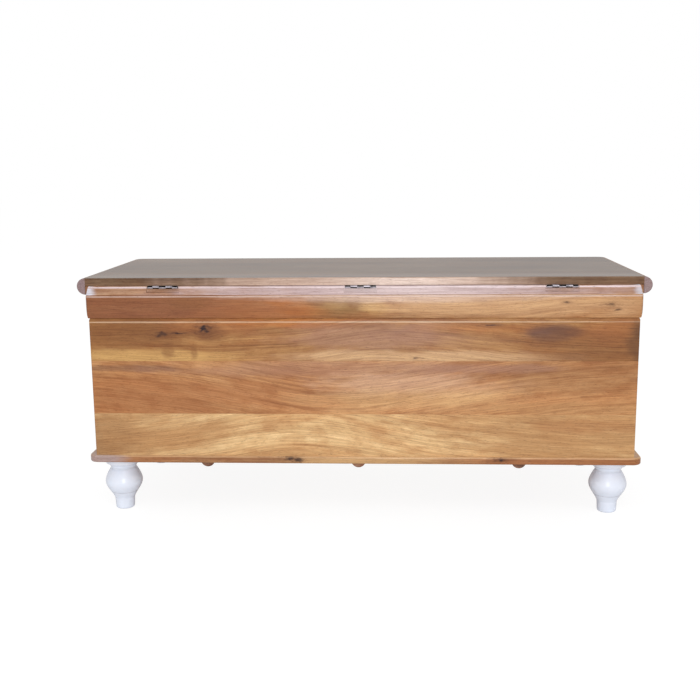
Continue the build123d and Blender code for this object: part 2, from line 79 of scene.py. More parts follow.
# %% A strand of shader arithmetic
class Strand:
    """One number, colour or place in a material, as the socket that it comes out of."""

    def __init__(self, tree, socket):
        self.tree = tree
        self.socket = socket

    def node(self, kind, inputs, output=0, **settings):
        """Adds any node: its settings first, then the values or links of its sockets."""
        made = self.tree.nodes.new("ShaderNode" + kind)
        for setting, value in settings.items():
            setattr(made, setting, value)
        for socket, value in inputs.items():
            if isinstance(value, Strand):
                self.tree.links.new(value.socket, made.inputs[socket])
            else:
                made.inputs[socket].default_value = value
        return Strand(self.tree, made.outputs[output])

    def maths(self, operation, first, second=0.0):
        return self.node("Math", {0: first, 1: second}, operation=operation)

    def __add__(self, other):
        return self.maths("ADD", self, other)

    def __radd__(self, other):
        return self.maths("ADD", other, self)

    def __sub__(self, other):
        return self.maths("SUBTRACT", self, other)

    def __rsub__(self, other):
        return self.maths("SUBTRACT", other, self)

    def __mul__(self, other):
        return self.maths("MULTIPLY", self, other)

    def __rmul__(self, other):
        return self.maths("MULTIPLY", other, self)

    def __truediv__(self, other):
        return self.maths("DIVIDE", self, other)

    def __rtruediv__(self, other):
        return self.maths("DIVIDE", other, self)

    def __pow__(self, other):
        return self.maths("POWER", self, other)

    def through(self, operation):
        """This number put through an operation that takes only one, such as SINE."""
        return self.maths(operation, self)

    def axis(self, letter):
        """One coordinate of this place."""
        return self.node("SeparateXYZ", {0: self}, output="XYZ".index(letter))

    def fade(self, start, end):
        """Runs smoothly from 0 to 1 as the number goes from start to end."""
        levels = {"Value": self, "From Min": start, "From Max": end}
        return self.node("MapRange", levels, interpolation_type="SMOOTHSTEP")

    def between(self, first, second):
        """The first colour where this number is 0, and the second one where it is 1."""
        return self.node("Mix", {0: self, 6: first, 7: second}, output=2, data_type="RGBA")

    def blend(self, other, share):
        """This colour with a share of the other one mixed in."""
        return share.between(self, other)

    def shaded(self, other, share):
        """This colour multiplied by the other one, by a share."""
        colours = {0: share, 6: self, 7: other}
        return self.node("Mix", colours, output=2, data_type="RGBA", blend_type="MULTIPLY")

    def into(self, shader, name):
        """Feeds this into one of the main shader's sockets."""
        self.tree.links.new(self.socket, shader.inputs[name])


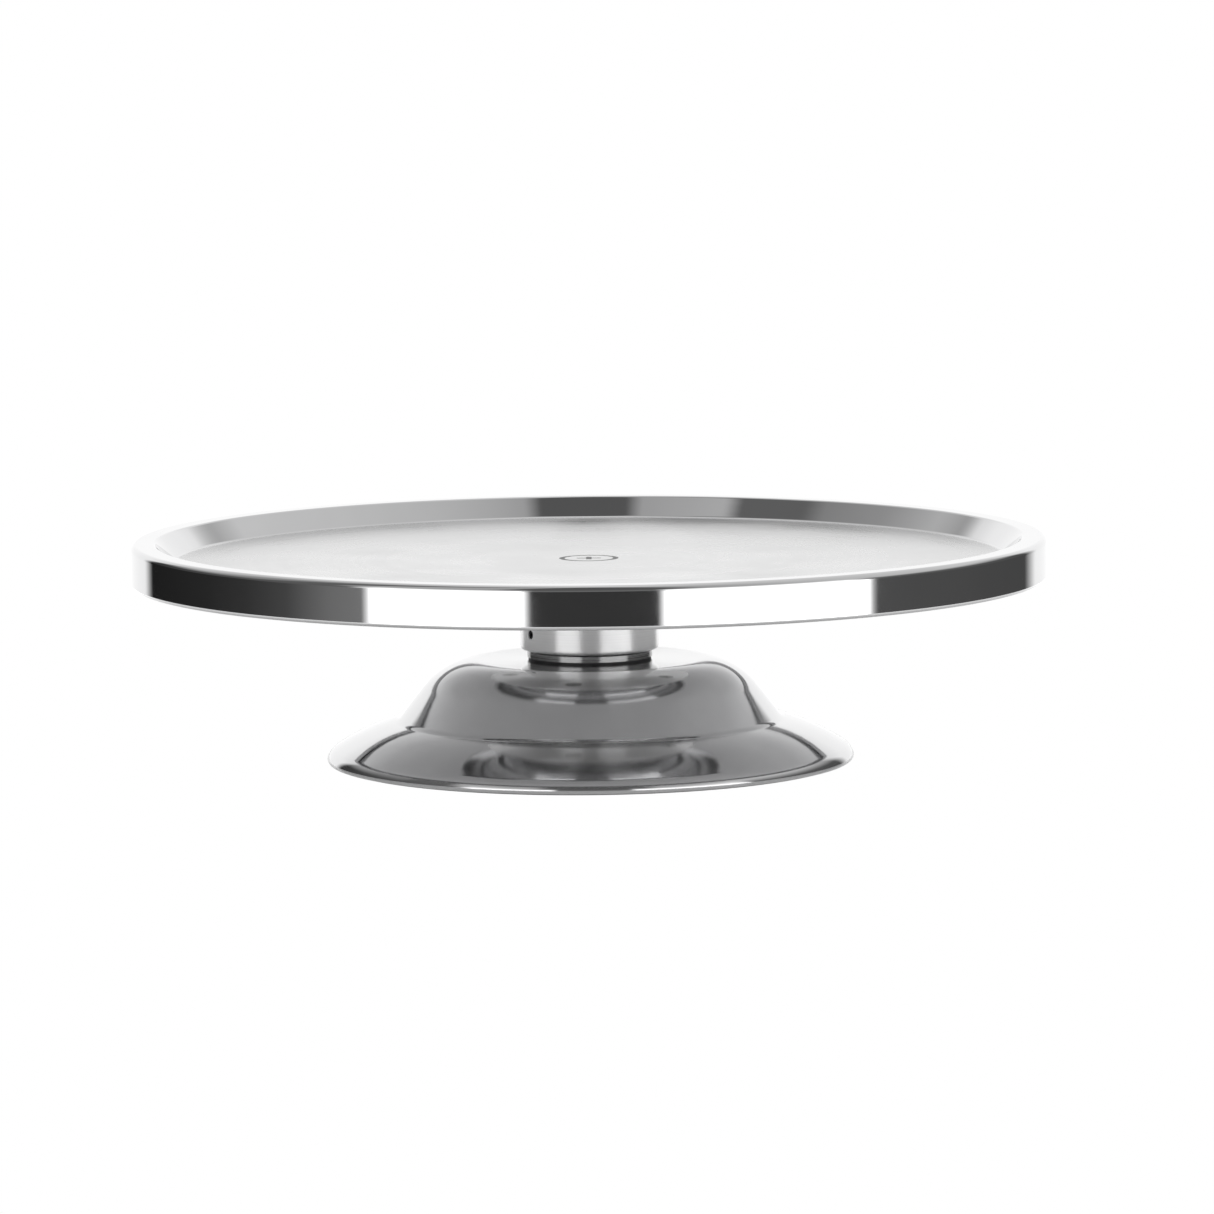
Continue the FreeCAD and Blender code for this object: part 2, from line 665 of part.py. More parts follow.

--- --- ---

— TASK OBJECTIVE —
Write out a verbatim copy of the data, beginning with its first line and ending with the line that contains "self.socket = socket".

— SOLUTION FOR THIS TASK —
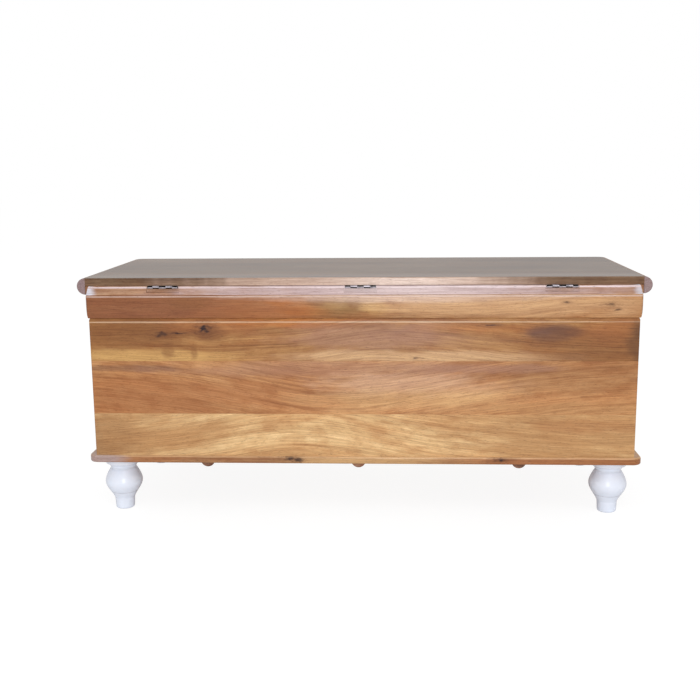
Continue the build123d and Blender code for this object: part 2, from line 79 of scene.py. More parts follow.
# %% A strand of shader arithmetic
class Strand:
    """One number, colour or place in a material, as the socket that it comes out of."""

    def __init__(self, tree, socket):
        self.tree = tree
        self.socket = socket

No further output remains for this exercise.